With this logic, anybody attacking people on the streets should get away if they claim that the person they attacked “looked” like a criminal/neo-Nazi and they just exercised their right “for civil disobedience”. (The legal term for that act would be “lynching”, by the way.) Or if the victims suffered only some “minor” injuries, like broken skulls, despite being beaten with tools capable to inflict more harm.

Legitimate exercise of dissent should never result in episodes of violence, especially such as those carried out against defenceless.

Ilaria Salis is innocent until guilty, obviously.

But the outrage following her case makes it look as if the “far-right” would the Big, Bad Woolf in every story and the “far-left” would be immune to any wrongdoing (because, of course, they are fighting against the “far-right”).

To add another layer of surrealistic vibe to the case, she might actually make it to the European Parliament as a reward, “so that the issue of respect for rights in Europe becomes a fully political issue”, as the leaders of AVS put it.

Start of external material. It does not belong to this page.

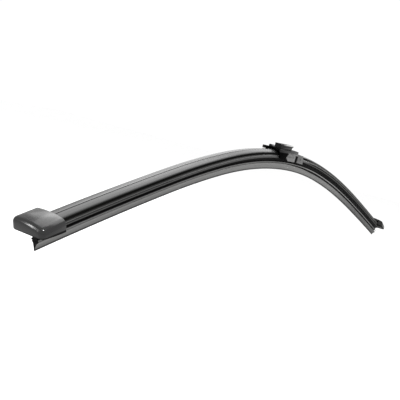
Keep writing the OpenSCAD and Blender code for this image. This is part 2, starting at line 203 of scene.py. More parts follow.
def sweepSection(name, section, s0, s1):
    # draws the section at s0 and spins it round each arc's centre up to s1
    piece = drawOutline(name, [onBlade(s0, y, h) for y, h in section])
    bpy.ops.mesh.select_all(action="SELECT")
    joins = []
    for end, sign in (("left", -1), ("right", 1)):
        total = 0
        for length, radius in bladeLine[end][:-1]:
            total += length
            joins.append(sign * total)
    marks = [s0] + sorted(m for m in joins if s0 < m < s1) + [s1]
    for a, b in zip(marks, marks[1:]):
        middle = (a + b) / 2
        startX, startZ, turned, radius = followTo(middle)[0]
        x, z = toRow(startX - halfOf(middle)[0] * radius * math.sin(turned),
                     startZ - radius * math.cos(turned))
        bpy.ops.mesh.spin(steps=max(1, round((b - a) / bladeLine["ringStep"])), dupli=False,
                          angle=bladeLine["spinSign"] * (b - a) / radius, use_auto_merge=False,
                          center=Vector((x, 0, z)) * mm, axis=(0, 1, 0))
    count, total = len(section), len(bmesh.from_edit_mesh(piece.data).verts)
    for ring in (range(count), range(total - count, total)):
        pickVertices(ring)
        bpy.ops.mesh.edge_face_add()
    bpy.ops.mesh.select_all(action="SELECT")
    bpy.ops.mesh.normals_make_consistent(inside=False)
    bpy.ops.object.mode_set(mode="OBJECT")
    return piece


def straighten(piece):
    # keeps each vertex's station, place across and height, in mm, for patterns that follow the bend
    values = []
    for v in piece.data.vertices:
        s, h = unbend(v.co.x, v.co.z)
        values += [s, v.co.y / mm, h]
    layer = piece.data.attributes.new("straight", "FLOAT_VECTOR", "POINT")
    layer.data.foreach_set("vector", values)


def finishPiece(piece, material, body, node, smoothTo=32):
    pickPiece(piece)
    bpy.ops.object.shade_smooth_by_angle(angle=math.radians(smoothTo))
    if "straight" not in piece.data.attributes:
        straighten(piece)
    piece.data.materials.clear()
    piece.data.materials.append(material)
    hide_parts(node)
    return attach(piece, body)


class Wire:
    # one socket of a material's node tree, with the arithmetic that the finishes use
    def __init__(self, kit, socket):
        self.kit, self.socket = kit, socket

    def maths(self, operation, *others, clamp=False):
        values = dict(enumerate((self,) + others))
        return self.kit.node("ShaderNodeMath", {"operation": operation, "use_clamp": clamp}, values)

    def __add__(self, other):
        return self.maths("ADD", other)

    def __sub__(self, other):
        return self.maths("SUBTRACT", other)

    def __mul__(self, other):
        return self.maths("MULTIPLY", other)

    def __truediv__(self, other):
        return self.maths("DIVIDE", other)

    def __radd__(self, other):
        return self.maths("ADD", other)

    def __rmul__(self, other):
        return self.maths("MULTIPLY", other)

    def __rsub__(self, other):
        return (self * -1.0) + other

    def __abs__(self):
        return self.maths("ABSOLUTE")

    def clip(self):
        return self.maths("ADD", 0.0, clamp=True)


class Finish:
    # one material; its own sockets get the settings that are the same all over
    def __init__(self, name, base, **settings):
        self.material = bpy.data.materials.new(name)
        self.material.use_nodes = True
        self.tree = self.material.node_tree
        self.shader = self.tree.nodes["Principled BSDF"]
        self.material.diffuse_color = (*base, 1)
        sockets = {"specular": "Specular IOR Level", "ior": "IOR", "coatRough": "Coat Roughness",
                   "roughness": "Roughness", "metallic": "Metallic"}
        for key, value in settings.items():
            self.shader.inputs[sockets[key]].default_value = value

    def node(self, kind, settings=None, values=None, out=0):
        made = self.tree.nodes.new(kind)
        for key, value in (settings or {}).items():
            setattr(made, key, value)
        for key, value in (values or {}).items():
            if isinstance(value, Wire):
                self.tree.links.new(value.socket, made.inputs[key])
            else:
                made.inputs[key].default_value = value
        return Wire(self, made.outputs[out])

    def straight(self):
        # station, place across and height, in mm
        return self.node("ShaderNodeAttribute",
                         {"attribute_name": "straight", "attribute_type": "GEOMETRY"}, out="Vector")

    def place(self):
        return self.node("ShaderNodeTexCoord", out="Object")

    def split(self, vector):
        first = self.node("ShaderNodeSeparateXYZ", values={0: vector})
        return [Wire(self, first.socket.node.outputs[i]) for i in range(3)]

    def noise(self, vector, stretch, detail):
        scaled = self.node("ShaderNodeVectorMath", {"operation": "MULTIPLY"}, {0: vector, 1: stretch})
        return self.node("ShaderNodeTexNoise", {"noise_dimensions": "3D"},
                         {"Vector": scaled, "Scale": 1.0, "Detail": detail, "Roughness": 0.5})

    def mixColour(self, factor, first, second):
        first, second = (c if isinstance(c, Wire) else (*c, 1) for c in (first, second))
        return self.node("ShaderNodeMix", {"data_type": "RGBA"}, {0: factor, 6: first, 7: second}, out=2)

    def bump(self, height, strength, distance):
        return self.node("ShaderNodeBump",
                         values={"Height": height, "Strength": strength, "Distance": distance})

    def feed(self, **links):
        names = {"colour": "Base Color", "roughness": "Roughness", "normal": "Normal", "coat": "Coat Weight"}
        for key, wire in links.items():
            self.tree.links.new(wire.socket, self.shader.inputs[names[key]])
        return self.material


def band(value, centre, reach):
    # 1 on the line at centre, falling to 0 at reach beside it
    return (1.0 - abs(value - centre) / reach).clip()


def above(value, start, run):
    # 0 up to start, and from there rising to 1 over run
    return ((value - start) / run).clip()


def below(value, start, run):
    # 0 down to start, and from there rising to 1 over run
    return ((start - value) / run).clip()


# bands are (height of the middle, reach), and masks along the blade are (station, run), all in mm
spoilerLook = {
    "dark": (0.002, 0.002, 0.0019), "light": (0.006, 0.006, 0.0058), "highlightTone": (0.12, 0.12, 0.117),
    "roughness": 0.42, "specular": 0.05, "ior": 1.08, "coatRough": 0.26, "coat": 0.77,
    "streaks": (0.012, 1.1, 1.1), "grain": (3.0, 5.0, 5.0), "cloud": (0.03, 0.2, 0.2),
    "roof": (11.9, 0.667), "claws": (9.75, 1.3), "groove": (9.62, 0.34), "grooveDrop": 0.35,
    "grooveFades": {"middle": -60.0, "half": 85.0, "run": 15.0},
    "upperHighlightLine": (9.85, 0.62), "lowerHighlightLine": (8.95, 0.5), "paintedHighlights": 0.6,
    "farHalf": (15.0, 20.0), "farGroove": (9.4, 0.75), "farHighlightLine": (8.7, 0.5), "farRoofHighlight": (10.0, 0.667),
    "ribs": (1.5, 2.5, 3.5), "ribReach": 0.22,  # fine ribs along the rear of the roof, placed across it
}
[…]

Forget the minor detail that she might have committed a crime, something that should be decided in a courtroom, not via petitions or based on emotional parental outbursts. And especially not by hiding behind the shield of parliamentary immunity.

At least, she would find a few soulmates in the European Parliament, people with criminal pasts or being accused with serious crimes.

Hopefully, the image of the European Parliament won’t suffer too much damage if it turns into a safe harbour for people running from criminal procedures.

If the fact that you can make it there without any political program or practice is not enough in itself.

On the upside, if, for whatever reasons, Ilaria Salis wouldn’t make it to the European Parliament, she can always go back to teach the next generation of Antifa fighters in the primary schools of Monza.